**Stored data:**
____
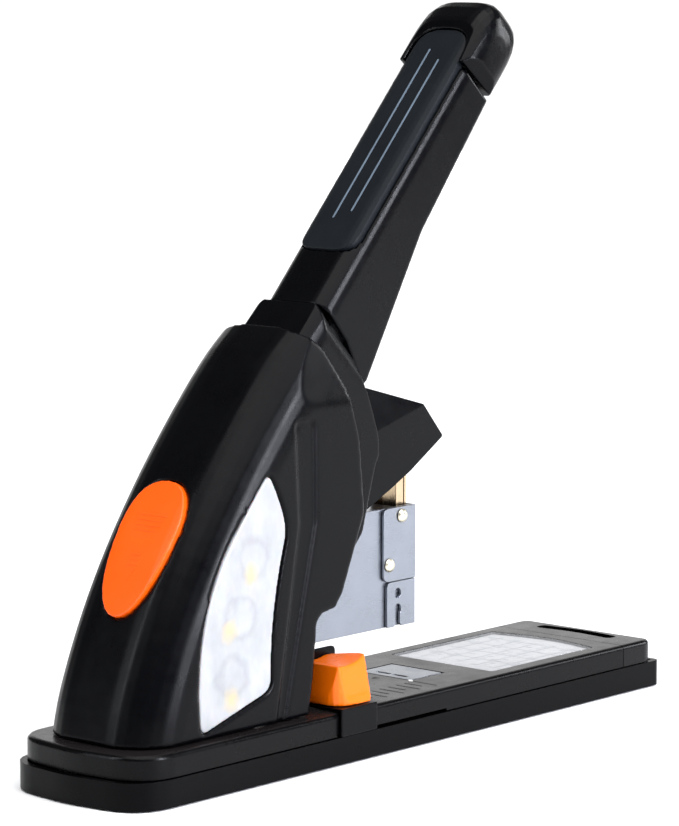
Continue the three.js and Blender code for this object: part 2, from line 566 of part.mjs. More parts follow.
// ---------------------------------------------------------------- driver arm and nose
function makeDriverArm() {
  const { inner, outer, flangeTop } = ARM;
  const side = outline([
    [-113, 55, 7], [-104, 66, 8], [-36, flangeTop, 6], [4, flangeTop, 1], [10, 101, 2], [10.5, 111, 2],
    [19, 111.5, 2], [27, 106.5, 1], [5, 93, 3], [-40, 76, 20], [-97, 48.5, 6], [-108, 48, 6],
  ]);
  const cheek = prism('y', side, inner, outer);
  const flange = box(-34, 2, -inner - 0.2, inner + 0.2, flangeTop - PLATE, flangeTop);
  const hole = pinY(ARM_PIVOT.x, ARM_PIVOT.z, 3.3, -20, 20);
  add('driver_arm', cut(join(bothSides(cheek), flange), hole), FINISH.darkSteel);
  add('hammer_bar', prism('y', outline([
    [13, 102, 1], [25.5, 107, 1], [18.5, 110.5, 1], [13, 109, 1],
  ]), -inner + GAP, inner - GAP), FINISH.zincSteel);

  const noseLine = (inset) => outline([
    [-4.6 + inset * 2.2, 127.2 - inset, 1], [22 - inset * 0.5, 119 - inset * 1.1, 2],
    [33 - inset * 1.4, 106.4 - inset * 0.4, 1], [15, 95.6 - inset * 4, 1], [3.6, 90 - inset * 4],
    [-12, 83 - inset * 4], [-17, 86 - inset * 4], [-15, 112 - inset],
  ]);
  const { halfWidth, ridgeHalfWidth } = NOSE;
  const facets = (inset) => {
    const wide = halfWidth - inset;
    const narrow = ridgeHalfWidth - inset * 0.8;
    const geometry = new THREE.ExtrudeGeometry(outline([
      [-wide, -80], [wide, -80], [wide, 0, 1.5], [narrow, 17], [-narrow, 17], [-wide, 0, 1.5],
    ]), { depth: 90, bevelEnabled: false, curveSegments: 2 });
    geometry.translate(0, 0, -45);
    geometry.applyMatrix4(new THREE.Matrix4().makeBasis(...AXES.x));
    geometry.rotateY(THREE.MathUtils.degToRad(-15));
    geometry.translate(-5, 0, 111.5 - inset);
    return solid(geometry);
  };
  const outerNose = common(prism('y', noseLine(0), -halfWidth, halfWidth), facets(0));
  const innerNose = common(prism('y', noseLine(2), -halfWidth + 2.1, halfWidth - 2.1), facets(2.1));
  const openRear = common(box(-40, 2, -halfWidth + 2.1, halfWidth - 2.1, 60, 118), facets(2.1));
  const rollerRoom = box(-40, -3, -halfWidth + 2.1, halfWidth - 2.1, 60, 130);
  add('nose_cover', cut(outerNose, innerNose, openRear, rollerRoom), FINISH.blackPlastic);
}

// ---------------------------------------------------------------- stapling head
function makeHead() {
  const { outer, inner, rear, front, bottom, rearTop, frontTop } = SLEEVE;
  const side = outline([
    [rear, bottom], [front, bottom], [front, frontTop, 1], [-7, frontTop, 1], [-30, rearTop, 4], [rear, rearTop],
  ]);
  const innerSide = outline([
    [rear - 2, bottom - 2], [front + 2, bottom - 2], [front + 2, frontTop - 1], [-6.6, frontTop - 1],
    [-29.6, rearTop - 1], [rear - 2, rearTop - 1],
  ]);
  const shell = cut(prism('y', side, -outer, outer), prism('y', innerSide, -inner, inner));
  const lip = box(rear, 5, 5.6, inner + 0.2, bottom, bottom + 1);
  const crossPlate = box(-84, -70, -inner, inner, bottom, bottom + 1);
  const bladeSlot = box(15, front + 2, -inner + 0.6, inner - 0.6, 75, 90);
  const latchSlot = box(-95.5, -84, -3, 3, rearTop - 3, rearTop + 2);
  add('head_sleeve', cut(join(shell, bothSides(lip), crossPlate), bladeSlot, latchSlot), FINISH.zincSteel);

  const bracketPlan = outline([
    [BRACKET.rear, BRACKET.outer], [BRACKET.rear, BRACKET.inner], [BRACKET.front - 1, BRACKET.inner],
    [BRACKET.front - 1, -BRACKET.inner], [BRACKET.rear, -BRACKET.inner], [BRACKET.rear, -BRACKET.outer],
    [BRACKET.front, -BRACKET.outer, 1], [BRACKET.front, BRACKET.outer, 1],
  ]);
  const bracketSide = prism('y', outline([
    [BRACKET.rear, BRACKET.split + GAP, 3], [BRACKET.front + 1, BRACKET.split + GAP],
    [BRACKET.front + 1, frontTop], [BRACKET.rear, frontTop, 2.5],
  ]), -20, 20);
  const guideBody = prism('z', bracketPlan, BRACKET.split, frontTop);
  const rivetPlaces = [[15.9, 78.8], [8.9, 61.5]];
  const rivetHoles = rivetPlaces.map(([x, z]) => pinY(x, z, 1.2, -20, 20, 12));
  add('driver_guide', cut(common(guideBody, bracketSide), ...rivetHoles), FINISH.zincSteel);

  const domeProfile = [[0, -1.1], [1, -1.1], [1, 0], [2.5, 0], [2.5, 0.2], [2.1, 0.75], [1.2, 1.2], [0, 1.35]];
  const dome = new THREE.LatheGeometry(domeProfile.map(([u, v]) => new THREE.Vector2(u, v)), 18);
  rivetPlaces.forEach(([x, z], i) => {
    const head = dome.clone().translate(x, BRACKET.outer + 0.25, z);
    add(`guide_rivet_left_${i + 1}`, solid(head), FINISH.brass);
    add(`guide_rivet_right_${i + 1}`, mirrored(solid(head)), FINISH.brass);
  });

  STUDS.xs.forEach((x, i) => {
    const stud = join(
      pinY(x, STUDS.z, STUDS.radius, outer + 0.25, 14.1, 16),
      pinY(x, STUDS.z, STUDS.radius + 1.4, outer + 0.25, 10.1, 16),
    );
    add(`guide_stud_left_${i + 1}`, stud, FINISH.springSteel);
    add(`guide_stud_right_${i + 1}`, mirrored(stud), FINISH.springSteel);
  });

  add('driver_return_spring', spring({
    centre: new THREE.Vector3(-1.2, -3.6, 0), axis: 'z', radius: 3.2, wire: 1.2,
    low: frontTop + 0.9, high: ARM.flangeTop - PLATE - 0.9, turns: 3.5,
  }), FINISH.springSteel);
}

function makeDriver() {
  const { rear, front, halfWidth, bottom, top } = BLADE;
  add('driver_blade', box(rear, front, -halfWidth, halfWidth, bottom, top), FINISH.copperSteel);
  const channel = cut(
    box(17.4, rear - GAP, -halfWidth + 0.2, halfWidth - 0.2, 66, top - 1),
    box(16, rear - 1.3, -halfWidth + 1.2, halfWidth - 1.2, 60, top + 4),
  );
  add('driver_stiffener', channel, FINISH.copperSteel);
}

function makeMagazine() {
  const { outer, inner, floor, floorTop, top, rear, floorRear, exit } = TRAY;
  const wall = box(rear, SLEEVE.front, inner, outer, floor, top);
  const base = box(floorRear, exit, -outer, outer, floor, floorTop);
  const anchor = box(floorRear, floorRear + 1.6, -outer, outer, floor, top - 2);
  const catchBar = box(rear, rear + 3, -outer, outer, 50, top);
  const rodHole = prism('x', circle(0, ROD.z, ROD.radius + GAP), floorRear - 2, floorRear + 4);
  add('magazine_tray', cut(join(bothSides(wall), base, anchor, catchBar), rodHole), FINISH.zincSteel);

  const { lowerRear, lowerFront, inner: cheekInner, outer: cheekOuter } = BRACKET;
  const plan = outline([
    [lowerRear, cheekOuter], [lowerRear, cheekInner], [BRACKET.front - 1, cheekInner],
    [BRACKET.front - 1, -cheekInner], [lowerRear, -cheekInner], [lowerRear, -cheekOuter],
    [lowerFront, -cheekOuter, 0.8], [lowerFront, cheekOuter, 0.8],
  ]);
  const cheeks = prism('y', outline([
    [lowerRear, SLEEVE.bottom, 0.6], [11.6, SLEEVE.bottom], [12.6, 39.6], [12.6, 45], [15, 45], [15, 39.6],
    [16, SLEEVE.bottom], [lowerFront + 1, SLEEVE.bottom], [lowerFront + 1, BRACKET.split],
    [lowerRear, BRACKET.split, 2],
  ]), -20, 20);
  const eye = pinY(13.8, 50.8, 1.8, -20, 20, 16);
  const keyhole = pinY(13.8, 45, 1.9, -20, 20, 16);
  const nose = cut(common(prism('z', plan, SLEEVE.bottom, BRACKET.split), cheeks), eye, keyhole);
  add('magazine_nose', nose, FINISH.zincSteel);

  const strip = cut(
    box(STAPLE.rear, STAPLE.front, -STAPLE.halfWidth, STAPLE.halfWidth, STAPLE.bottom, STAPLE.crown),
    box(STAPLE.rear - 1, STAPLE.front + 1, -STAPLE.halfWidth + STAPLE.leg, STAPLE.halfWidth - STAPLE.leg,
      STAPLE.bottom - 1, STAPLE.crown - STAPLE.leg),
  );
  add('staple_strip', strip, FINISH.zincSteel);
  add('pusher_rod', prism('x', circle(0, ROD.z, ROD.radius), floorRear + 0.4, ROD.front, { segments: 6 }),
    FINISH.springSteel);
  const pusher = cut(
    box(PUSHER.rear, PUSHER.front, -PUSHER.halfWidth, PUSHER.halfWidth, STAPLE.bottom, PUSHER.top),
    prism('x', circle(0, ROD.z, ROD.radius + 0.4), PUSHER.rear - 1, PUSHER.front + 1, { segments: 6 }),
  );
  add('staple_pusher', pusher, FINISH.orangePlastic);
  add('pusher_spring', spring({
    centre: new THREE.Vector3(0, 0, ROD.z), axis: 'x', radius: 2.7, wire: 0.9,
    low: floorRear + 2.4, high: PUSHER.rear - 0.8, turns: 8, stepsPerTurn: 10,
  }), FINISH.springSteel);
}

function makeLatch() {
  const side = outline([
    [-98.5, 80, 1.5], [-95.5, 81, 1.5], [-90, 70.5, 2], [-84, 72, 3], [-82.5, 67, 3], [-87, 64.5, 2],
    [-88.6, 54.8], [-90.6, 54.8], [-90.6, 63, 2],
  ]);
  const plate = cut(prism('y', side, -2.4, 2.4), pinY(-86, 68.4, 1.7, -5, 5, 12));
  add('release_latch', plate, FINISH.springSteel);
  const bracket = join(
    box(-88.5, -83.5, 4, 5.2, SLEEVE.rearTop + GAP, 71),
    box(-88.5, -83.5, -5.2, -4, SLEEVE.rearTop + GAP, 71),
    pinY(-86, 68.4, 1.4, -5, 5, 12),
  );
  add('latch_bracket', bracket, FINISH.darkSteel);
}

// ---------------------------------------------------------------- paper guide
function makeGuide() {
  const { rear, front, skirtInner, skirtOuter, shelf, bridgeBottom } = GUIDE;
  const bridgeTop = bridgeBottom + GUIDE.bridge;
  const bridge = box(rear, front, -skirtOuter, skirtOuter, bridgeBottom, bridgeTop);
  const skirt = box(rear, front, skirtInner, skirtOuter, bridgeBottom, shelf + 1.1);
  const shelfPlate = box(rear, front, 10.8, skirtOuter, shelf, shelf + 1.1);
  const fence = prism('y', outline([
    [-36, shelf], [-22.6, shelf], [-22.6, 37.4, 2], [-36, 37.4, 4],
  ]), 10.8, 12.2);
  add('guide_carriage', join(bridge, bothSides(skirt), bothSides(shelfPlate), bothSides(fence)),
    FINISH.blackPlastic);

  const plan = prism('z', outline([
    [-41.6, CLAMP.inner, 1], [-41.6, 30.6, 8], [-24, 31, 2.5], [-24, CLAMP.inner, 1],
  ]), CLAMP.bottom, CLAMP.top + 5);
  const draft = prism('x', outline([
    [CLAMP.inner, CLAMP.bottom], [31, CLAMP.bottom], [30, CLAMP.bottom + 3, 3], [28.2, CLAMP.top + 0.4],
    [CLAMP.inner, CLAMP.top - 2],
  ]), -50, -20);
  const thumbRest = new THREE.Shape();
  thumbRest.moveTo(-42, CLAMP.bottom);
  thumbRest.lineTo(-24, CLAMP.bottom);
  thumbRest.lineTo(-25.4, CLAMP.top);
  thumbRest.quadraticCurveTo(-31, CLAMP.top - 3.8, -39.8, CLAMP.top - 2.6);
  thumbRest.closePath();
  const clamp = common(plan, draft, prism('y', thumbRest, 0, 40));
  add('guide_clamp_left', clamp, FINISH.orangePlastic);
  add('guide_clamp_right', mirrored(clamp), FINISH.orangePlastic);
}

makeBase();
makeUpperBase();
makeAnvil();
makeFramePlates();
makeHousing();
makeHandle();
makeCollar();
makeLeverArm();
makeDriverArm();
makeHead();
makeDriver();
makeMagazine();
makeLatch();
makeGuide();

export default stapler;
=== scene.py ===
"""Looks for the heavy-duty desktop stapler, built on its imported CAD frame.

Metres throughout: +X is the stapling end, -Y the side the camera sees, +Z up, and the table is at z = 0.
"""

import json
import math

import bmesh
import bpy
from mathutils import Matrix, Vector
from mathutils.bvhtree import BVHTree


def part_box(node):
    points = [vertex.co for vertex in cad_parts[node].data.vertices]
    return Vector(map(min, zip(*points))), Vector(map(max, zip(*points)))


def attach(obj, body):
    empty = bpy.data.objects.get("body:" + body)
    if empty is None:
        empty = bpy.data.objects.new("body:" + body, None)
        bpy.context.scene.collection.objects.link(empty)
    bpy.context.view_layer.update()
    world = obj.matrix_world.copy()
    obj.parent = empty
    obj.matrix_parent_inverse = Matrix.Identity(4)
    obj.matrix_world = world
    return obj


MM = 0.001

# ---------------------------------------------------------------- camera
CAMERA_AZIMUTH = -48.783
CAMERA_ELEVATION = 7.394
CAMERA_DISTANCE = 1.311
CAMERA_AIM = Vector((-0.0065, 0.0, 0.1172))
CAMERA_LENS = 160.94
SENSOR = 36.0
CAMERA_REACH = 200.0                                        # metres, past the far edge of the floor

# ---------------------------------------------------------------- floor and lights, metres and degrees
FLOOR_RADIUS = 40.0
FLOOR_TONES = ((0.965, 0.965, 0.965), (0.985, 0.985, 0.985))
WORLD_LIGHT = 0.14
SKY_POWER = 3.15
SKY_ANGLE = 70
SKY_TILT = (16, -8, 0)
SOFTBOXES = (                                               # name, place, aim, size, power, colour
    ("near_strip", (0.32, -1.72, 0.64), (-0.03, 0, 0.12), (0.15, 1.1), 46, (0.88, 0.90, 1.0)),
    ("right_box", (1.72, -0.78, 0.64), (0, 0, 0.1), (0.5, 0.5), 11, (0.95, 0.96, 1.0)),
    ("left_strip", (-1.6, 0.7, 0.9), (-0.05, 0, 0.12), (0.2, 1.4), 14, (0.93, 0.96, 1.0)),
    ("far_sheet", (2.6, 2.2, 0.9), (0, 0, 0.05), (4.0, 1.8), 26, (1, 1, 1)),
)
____
**Directive:**
Above are some lines. Repeat exactly, and only, those from the line that has "makeBase();" through the line that has "CAMERA_REACH = 200.0".

**Exercise solution:**
makeBase();
makeUpperBase();
makeAnvil();
makeFramePlates();
makeHousing();
makeHandle();
makeCollar();
makeLeverArm();
makeDriverArm();
makeHead();
makeDriver();
makeMagazine();
makeLatch();
makeGuide();

export default stapler;
=== scene.py ===
"""Looks for the heavy-duty desktop stapler, built on its imported CAD frame.

Metres throughout: +X is the stapling end, -Y the side the camera sees, +Z up, and the table is at z = 0.
"""

import json
import math

import bmesh
import bpy
from mathutils import Matrix, Vector
from mathutils.bvhtree import BVHTree


def part_box(node):
    points = [vertex.co for vertex in cad_parts[node].data.vertices]
    return Vector(map(min, zip(*points))), Vector(map(max, zip(*points)))


def attach(obj, body):
    empty = bpy.data.objects.get("body:" + body)
    if empty is None:
        empty = bpy.data.objects.new("body:" + body, None)
        bpy.context.scene.collection.objects.link(empty)
    bpy.context.view_layer.update()
    world = obj.matrix_world.copy()
    obj.parent = empty
    obj.matrix_parent_inverse = Matrix.Identity(4)
    obj.matrix_world = world
    return obj


MM = 0.001

# ---------------------------------------------------------------- camera
CAMERA_AZIMUTH = -48.783
CAMERA_ELEVATION = 7.394
CAMERA_DISTANCE = 1.311
CAMERA_AIM = Vector((-0.0065, 0.0, 0.1172))
CAMERA_LENS = 160.94
SENSOR = 36.0
CAMERA_REACH = 200.0                                        # metres, past the far edge of the floor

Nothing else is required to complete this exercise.